The station only became profitable in 1967, when the program format became exclusively classical. Programs were chosen by station staff and were presented in their entirety without interruption. This was the first completely classical music format on the radio in Indianapolis. However, later in the year, the owners opted to sell WAIV to a group that sought to give the city its first Black radio station.

Norbert Neuss, who had been WAIV's program director, was determined to save classical music in the city. With the help of his friends, he purchased WAIV's 2,500 classical record library, packed them up, and stored them in the Lilly Pavilion of the Indianapolis Museum of Art. Neuss's friendship with Frank P. Thomas, founder and owner of the Burger Chef System of restaurants, turned out to be a decisive factor in fulfilling his dream of reviving classical music on the radio. In early 1968, Gerald "Jerry" Hinchman, Dr. Norbert Neuss, Dr. F. Bruce Peck, Frank P. Thomas, P.E. McCallister, and Willis K. Kunz collaborated to form the Fine Arts Society of Indianapolis, Inc., as a public charitable trust.

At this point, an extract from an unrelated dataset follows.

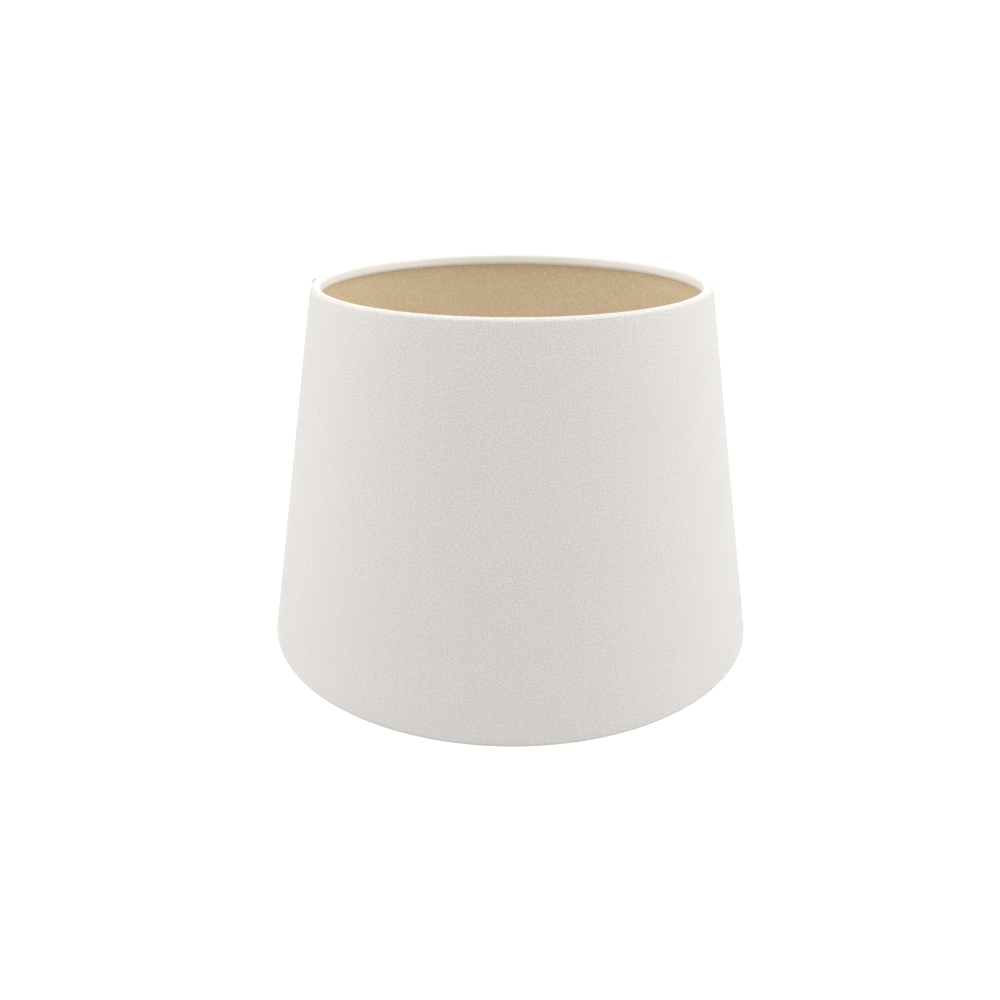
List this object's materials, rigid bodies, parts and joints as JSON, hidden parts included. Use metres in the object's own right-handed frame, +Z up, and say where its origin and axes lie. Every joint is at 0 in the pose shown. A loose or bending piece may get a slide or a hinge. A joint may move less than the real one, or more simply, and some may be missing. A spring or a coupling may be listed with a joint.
{
  "type": "lamp shade",
  "caption": "Tapered hard-lined fabric lamp shade with rolled edges over wire rings, a metallic lining, and a recessed three-arm fitter ring with a loose reducer ring.",
  "frame": {"origin": "centre of the circle that the shade stands on, in the plane of the bottom edge", "axes": "+Z runs up the shade's axis from the wide end to the narrow one; -Y is the front; the cover's seam runs up the -X side, just out of sight from the front"},
  "size_m": [0.2511, 0.2498, 0.178],
  "materials": {
    "cloth": "matt off-white plain-weave cotton blend, fine even grain",
    "lining": "satin champagne-gold metallic face on thin self-adhesive styrene sheet",
    "tape": "thin translucent double-sided tape",
    "ring_wire": "white powder-coated round steel wire",
    "arm_wire": "white powder-coated round steel wire, welded at both ends",
    "fitter_steel": "white powder-coated pressed sheet steel",
    "reducer_plastic": "white heat-resistant moulded plastic, slightly glossy"
  },
  "bodies": {
    "shade": {"fabric_cover": "cloth", "lining_panel": "lining", "seam_tape": "tape", "top_ring": "ring_wire", "bottom_ring": "ring_wire", "top_edge_tape": "tape", "bottom_edge_tape": "tape", "fitter_arm_1": "arm_wire", "fitter_arm_2": "arm_wire", "fitter_arm_3": "arm_wire", "fitter_ring": "fitter_steel"},
    "reducer": {"reducer_ring": "reducer_plastic"}
  },
  "joints": [
    {"name": "reducer_lift", "type": "slide", "parent": "shade", "child": "reducer", "axis": [0, 0, 1], "range_m": [0, 0.165]}
  ]
}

Upon hearing that the Indianapolis Public Schools were constructing a new radio/television center, the Society approached school officials. After informal discussions between Neuss and the staff of the school's broadcast center, IPS's Board of School Commissioners and the Society arrived at an agreement whereby the Fine Arts Society would augment the instructional programs of the IPS's radio station, WIAN-FM, with a "Second Programme" of classical music during prime evening hours. At the time, WIAN-FM only broadcast during school hours. that went on the air in December 1969. Seven months later, the group had 700 supporting members. By 1971, the Second Programme was airing for 36 hours a week, but it also was facing a fundraising shortfall. Another setback came in 1973, when the Thomas Building was destroyed in the W. T. Grant fire; while the society's mailing list and most of its record collection were stored elsewhere, the Fine Arts Society lost its offices, 1,500 records, and 60 operas in the blaze.

The partnership between the Fine Arts Society and the Indianapolis Public Schools station also turned out to be beneficial for WIAN. An expansion of broadcast hours fueled by the Second Programme turned the FM into a first-class station with NPR and qualified it for Corporation for Public Broadcasting funding. The idea was that an increase in donations from a major facility improvement for the radio station would pay for the expansion into morning hours, but the new broadcast tower was seriously delayed, and the society was overextended, cutting back on hours and making a loss for the first time in its history. In 1979, the Fine Arts Society proposed to the school board that it take over operations after talk of transferring the station to the Indianapolis–Marion County Public Library surfaced; at the time, the Indianapolis Star noted that the Second Programme was one of the few highly regarded offerings of the radio station.

The deteriorating relationship led to a new one. In 1979, Indiana Central University (now the University of Indianapolis) and the Fine Arts Society reached a deal by which the university would make major technical improvements to WICR (88.7 FM), with the Second Programme moving to WICR once the upgrades were complete. Neuss noted of the switch, "We feel WIAN doesn't need us anymore. We helped them become a public radio station." It was not until January 26, 1983, when Fine Arts Society output moved to WICR, with the Second Programme being joined by a new "First Programme" of classical music.

In 1986, the Fine Arts Society won a George Foster Peabody Award for excellence in overall programming, the first Peabody awarded to a radio station in Indianapolis and the first for overall programming in the state of Indiana. The Metropolitan Opera moved to WICR from WAJC, the former station of Butler University, when that outlet was sold in 1993 and became a commercial station.

Neuss retired in 2001 and died in 2006.

In 2014, the Fine Arts Society announced a name change to Classical Music Indy to more clearly communicate the organization's purpose. That same year, WBAA-FM in West Lafayette, WBOI-HD2 in Fort Wayne, and WNIN-FM in Evansville began to air CMI programming for the first time.